Truss, to be blunt, is peddling fantasy economics long since discredited, a kind of mash-up of the “dash for growth” during the Macmillan and Heath eras, as well as a strong dash of Johnsonian boosterism. Added to her harsh attitude to migrants and transpeople, we could call it Trussism. If she is lucky, the economy will survive under such pressure until polling day, after which the boom will turn as surely to bust as any of its predecessors. If not, then she will crash the economy before she can change course or be replaced, no one will care about the Rwanda plan, and a Tory defeat would be inevitable.

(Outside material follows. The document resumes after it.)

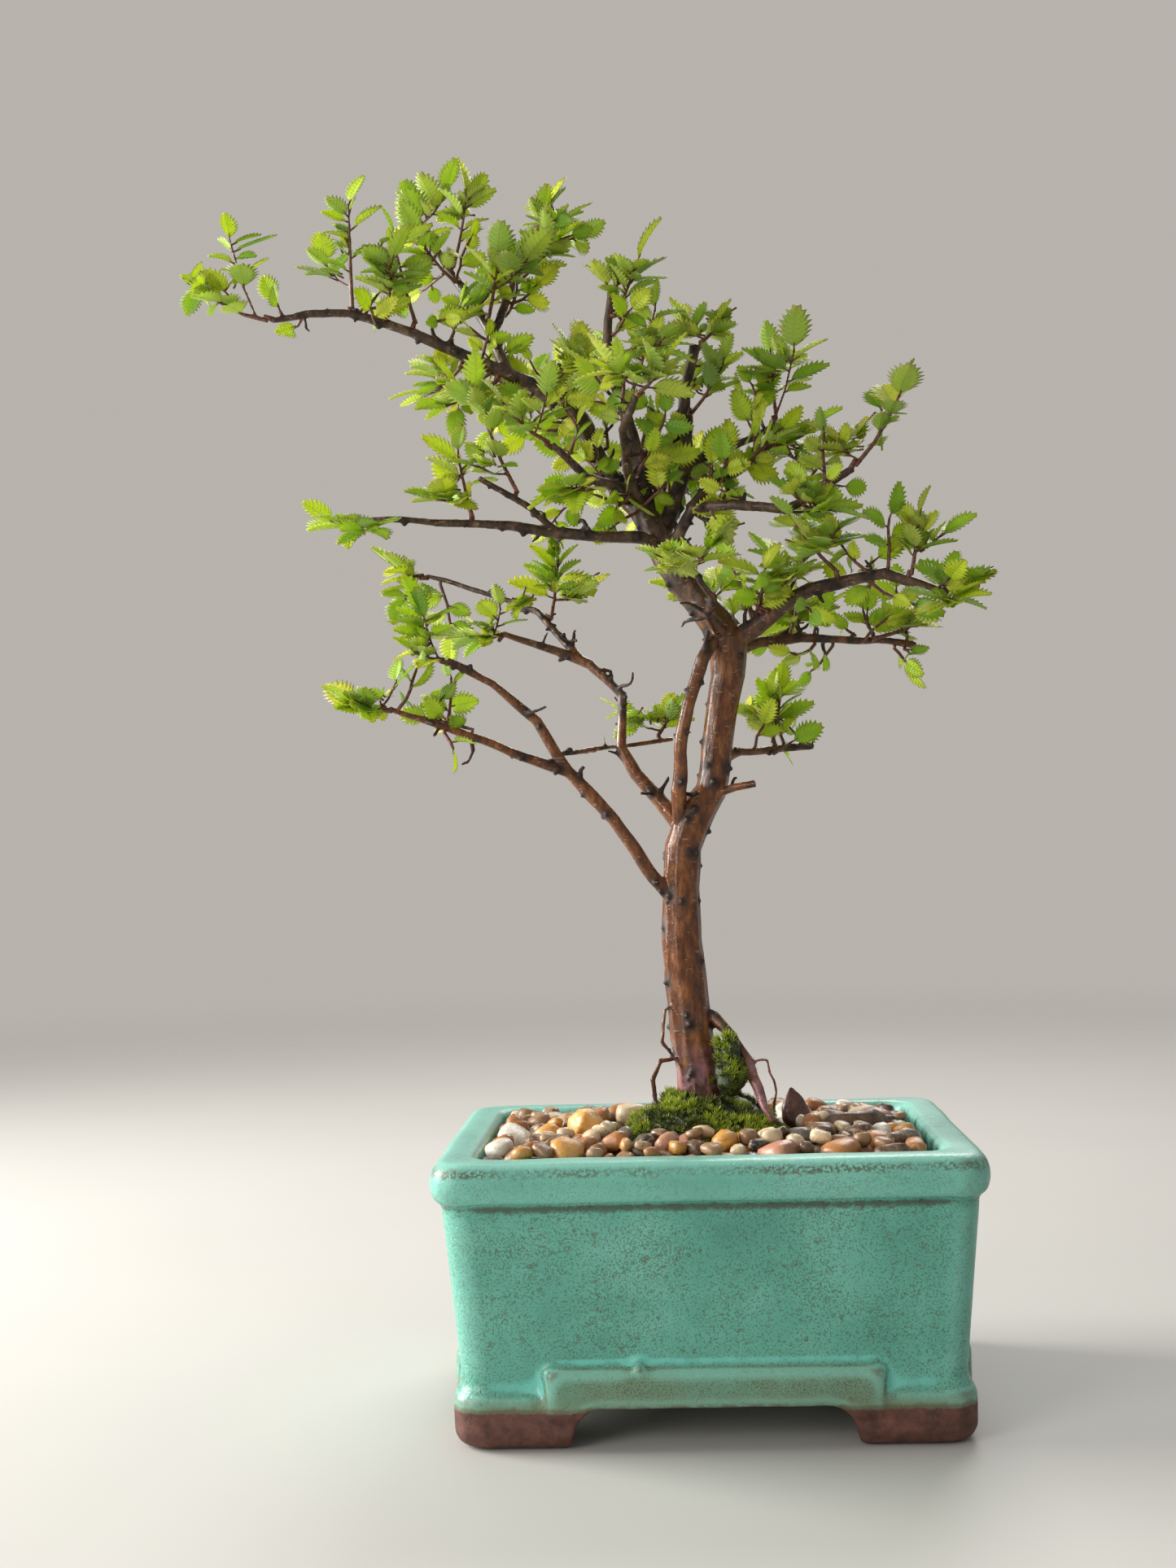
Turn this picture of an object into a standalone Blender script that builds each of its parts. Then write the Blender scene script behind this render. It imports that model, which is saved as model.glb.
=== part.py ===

Truss, for such a seasoned politician – the longest continuously serving cabinet member – has a serious tendency to drop clangers. There have been at least two in recent days. One was the amateurish plan to cut public sector pay for new starters in the provinces – the kind of thing that a bright PhD student might look into before suggesting it as a policy to be considered; but not a practising politician in a democracy. Truss swiftly executed a U-turn but compounded the original gaffe by claiming her policy had been “misinterpreted”, which it had not, or at least no more than usual with a hostile opposition and sceptical media. If every government had to withdraw key policies because they were “misinterpreted”, there would be no government at all.
Much the same goes for her hideously tone-deaf and apparently casual remark that there’d be no “handouts” for vulnerable, hard-pressed families unable to afford to heat and light their homes. Again, this was excused as being “misinterpreted” by the Truss camp, but with the novel variation that the foreign secretary had been “overinterpreted”, according to former rival and now ally Penny Mordaunt.
It is redolent of Truss’s thoughtless encouragement to gung-ho British citizens who wanted to go to Ukraine to fight the Russians, and one of the launch tweets for her leadership campaign that she would “hit the ground” on her first day in power. If Trussism is about her gut instincts, then it is a dangerous doctrine. Its incoherence is reflected in her language. She seems to lack the ability, valuable in a politician, to engage brain before opening mouth and seems unusually accident-prone. Her speech is a fruit salad of slogans, cliches and faded truisms about low taxes, red tape and waste. For most purposes, she could quite easily be replaced by a word cloud.
Her determination to have an emergency budget to deal with the economic crisis is admirable but, on the record so far, there is every sign that it will be a half-baked disaster. The wonder is why she’s winning, and why her audience of Tory activists are so gullible to have formed the view that Sunak is some kind of evil assassin working on the orders of the European Commission. No matter how poor Truss’s performances are – she makes Theresa May seem as relaxed and polished as Michael McIntyre – and how logical Sunak’s presentations, he cannot cut through. Them’s the breaks, though, as someone once said.